Case 4: Having just arrived at the train station in Chicago, Morris wishes to obtain directions to the Sears Tower. He looks around, randomly approaches the first passerby that he sees, and asks how to get to his desired destination. The passerby, who happens to be a Chicago resident who knows the city extraordinarily well, provides Morris with impeccable directions to the Sears Tower.

There is nothing that is particularly unusual about Case 4, and it is nearly universally accepted that a situation such as Morris’s not only can but often does result in testimonial knowledge. Yet it is precisely this sort of case that shows CREDIT to be false. For notice: are Morris’s reliable cognitive faculties the most salient part of the cause explaining why he truly believes that the Sears Tower is, say, six blocks east? Not at all. Indeed, what explains why Morris got things right has nearly nothing of epistemic interest to do with him and nearly everything of epistemic interest to do with the passerby. In particular, it is the passerby’s experience with and knowledge of the city of Chicago that explains why Morris ended up with a true belief rather than a false belief. Moreover, notice that Morris “randomly” chose the passerby that he did, and so even the fact that he received the information from one source rather than another cannot be attributed to Morris. Thus, though it is plausible to say that Morris acquired knowledge from the passerby, there seems to be no substantive sense in which Morris deserves credit for holding the true belief that he does. Hence, CREDIT is false.

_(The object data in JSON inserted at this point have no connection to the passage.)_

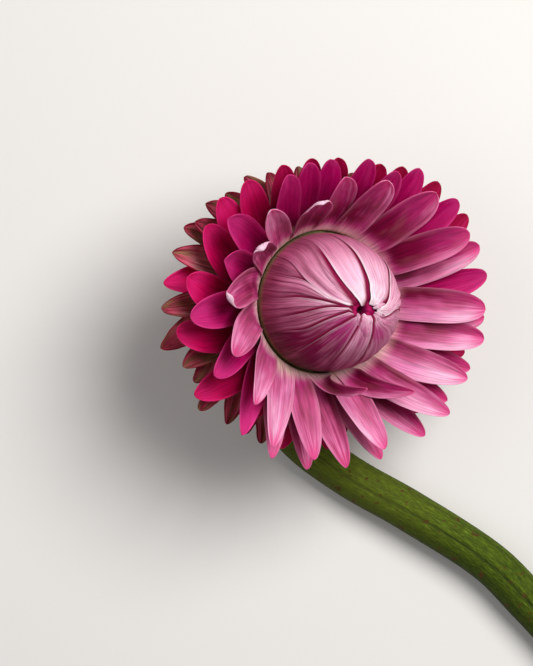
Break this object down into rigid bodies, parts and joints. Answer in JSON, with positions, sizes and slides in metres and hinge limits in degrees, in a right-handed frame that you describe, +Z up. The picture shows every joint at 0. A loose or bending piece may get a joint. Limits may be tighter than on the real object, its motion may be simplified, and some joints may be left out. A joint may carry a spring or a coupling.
{
  "type": "dried strawflower",
  "caption": "Cut strawflower lying down: a half-open head of overlapping papery pink bracts round a closed bud, on a bent green stem.",
  "frame": {"origin": "on the table, under the middle of the whole flower's box", "axes": "+Z up from the table the flower lies on, +X towards the cut end's side, -Y the way the stem runs from the head; seen from above the half-open head faces up and leans towards +X"},
  "size_m": [0.0882, 0.089, 0.0369],
  "materials": {
    "stem": "ribbed green stalk with fine hairs and brown specks",
    "receptacle": "matt dry green-beige",
    "bud": "silky papery pale pink with darker mauve sides",
    "inner_bract": "silky papery pale pink with a magenta streak",
    "middle_bract": "silky papery magenta with pale edges",
    "outer_bract": "dry crinkled brownish pink"
  },
  "bodies": {
    "root": {"stem": "stem", "receptacle": "receptacle", "bud": "bud", "inner_bract_01": "inner_bract", "inner_bract_02": "inner_bract", "inner_bract_03": "inner_bract", "inner_bract_04": "inner_bract", "inner_bract_05": "inner_bract", "inner_bract_06": "inner_bract", "inner_bract_07": "inner_bract", "inner_bract_08": "inner_bract", "inner_bract_09": "inner_bract", "inner_bract_10": "inner_bract", "inner_bract_11": "inner_bract", "inner_bract_12": "inner_bract", "inner_bract_13": "inner_bract", "inner_bract_14": "inner_bract", "inner_bract_15": "inner_bract", "inner_bract_16": "inner_bract", "inner_bract_17": "inner_bract", "inner_bract_18": "inner_bract", "middle_bract_01": "middle_bract", "middle_bract_02": "middle_bract", "middle_bract_03": "middle_bract", "middle_bract_04": "middle_bract", "middle_bract_05": "middle_bract", "middle_bract_06": "middle_bract", "middle_bract_07": "middle_bract", "middle_bract_08": "middle_bract", "middle_bract_09": "middle_bract", "middle_bract_10": "middle_bract", "middle_bract_11": "middle_bract", "middle_bract_12": "middle_bract", "middle_bract_13": "middle_bract", "middle_bract_14": "middle_bract", "middle_bract_15": "middle_bract", "middle_bract_16": "middle_bract", "middle_bract_17": "middle_bract", "middle_bract_18": "middle_bract", "middle_bract_19": "middle_bract", "middle_bract_20": "middle_bract", "middle_bract_21": "middle_bract", "middle_bract_22": "middle_bract", "outer_bract_01": "outer_bract", "outer_bract_02": "outer_bract", "outer_bract_03": "outer_bract", "outer_bract_04": "outer_bract", "outer_bract_05": "outer_bract", "outer_bract_06": "outer_bract", "outer_bract_07": "outer_bract", "outer_bract_08": "outer_bract", "outer_bract_09": "outer_bract", "outer_bract_10": "outer_bract", "outer_bract_11": "outer_bract", "outer_bract_12": "outer_bract", "outer_bract_13": "outer_bract", "outer_bract_14": "outer_bract", "outer_bract_15": "outer_bract", "outer_bract_16": "outer_bract", "outer_bract_17": "outer_bract"}
  },
  "joints": []
}
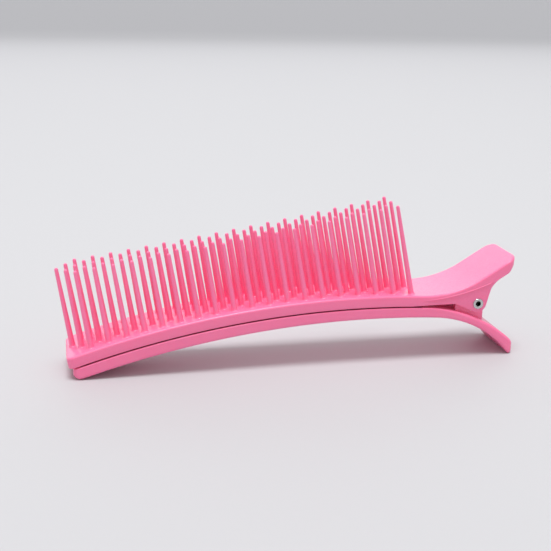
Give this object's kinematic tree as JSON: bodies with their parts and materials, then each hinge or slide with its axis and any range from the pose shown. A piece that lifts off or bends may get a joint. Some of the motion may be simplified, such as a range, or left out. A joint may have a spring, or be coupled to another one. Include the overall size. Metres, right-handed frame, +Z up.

Nevertheless, although cases of this sort pose a difficulty for CREDIT, I suspect that something in the neighborhood is not only correct, but also expresses one of the features that makes knowledge more valuable than mere true belief. Moreover, despite the fact that I followed tradition and focused on problems with some of the views expressed in this volume, let me close by saying that Intellectual Virtue is a superb collection of essays that anyone interested in either epistemology or ethics should find both extremely valuable and engaging.